An independent impact study estimated that by 2013, the use of the RETScreen software had been responsible, worldwide, for over $8 billion in user transaction cost savings, 20 MT per year of greenhouse gas emissions reductions, and has enabled at least 24 GW of installed clean energy capacity.

RETScreen is widely used to facilitate and implement clean energy projects. For example, RETScreen has been used:
- to retrofit the Empire State Building with energy efficiency measures
- at the manufacturing facilities of 3M Canada
- extensively by the Irish wind industry to analyze potential new projects
- to monitor the performance of hundreds of schools in Ontario
- by Manitoba Hydro's combined heat & power (bioenergy optimization) program to screen project applications
- to manage energy on university and college campuses
- in a multi-year assessment and evaluation of photovoltaic performance in Toronto, Canada
- to analyze solar air heating at U.S. Air Force installations
- for municipal facilities, including identifying opportunities for energy efficiency retrofits in various Ontario municipalities.

An extensive collection of posts and articles detailing how RETScreen has been used in different contexts is available on RETScreen's LinkedIn page and archived website.

The use of RETScreen is mandated or recommended by clean energy incentive programs at all levels of government worldwide, including the UNFCCC and the EU; Canada, New Zealand and the UK; numerous American states and Canadian provinces; cities and municipalities; and utilities. National and regional RETScreen training workshops have been conducted upon the official request of the Governments of Chile, Saudi Arabia, 15 countries in West and Central Africa, and the Latin American Energy Organization (OLADE).

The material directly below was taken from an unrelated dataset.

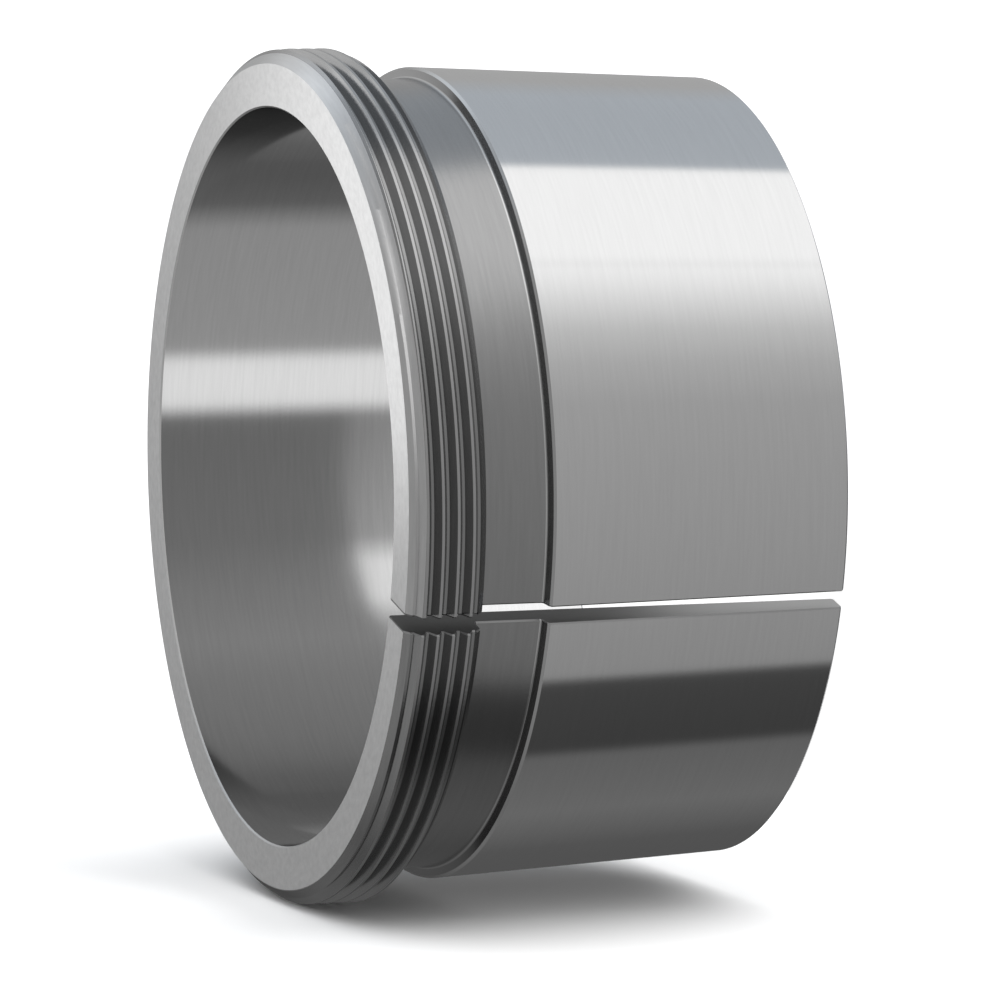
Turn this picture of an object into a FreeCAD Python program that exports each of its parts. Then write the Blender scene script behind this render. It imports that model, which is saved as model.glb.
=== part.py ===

==Awards and recognition==
In 2010, RETScreen International was awarded the Public Service Award of Excellence, the highest award given by the Canadian government to its civil servants.

RETScreen and the RETScreen team have been nominated for and received numerous other prestigious awards including the Ernst & Young/Euromoney Global Renewable Energy Award, Energy Globe (National Award for Canada), and the GTEC Distinction Award Medal.

==Reviews==
An International Energy Agency review of the beta release of the hydropower part of the software described it as "very impressive". The European Environment Agency asserts that RETScreen an "extremely useful tool." RETScreen has also been called "one of the few software tools, and by far the best, available for evaluating the economics of renewable energy installations" and "a tool to enhance... market coherence" in clean energy worldwide.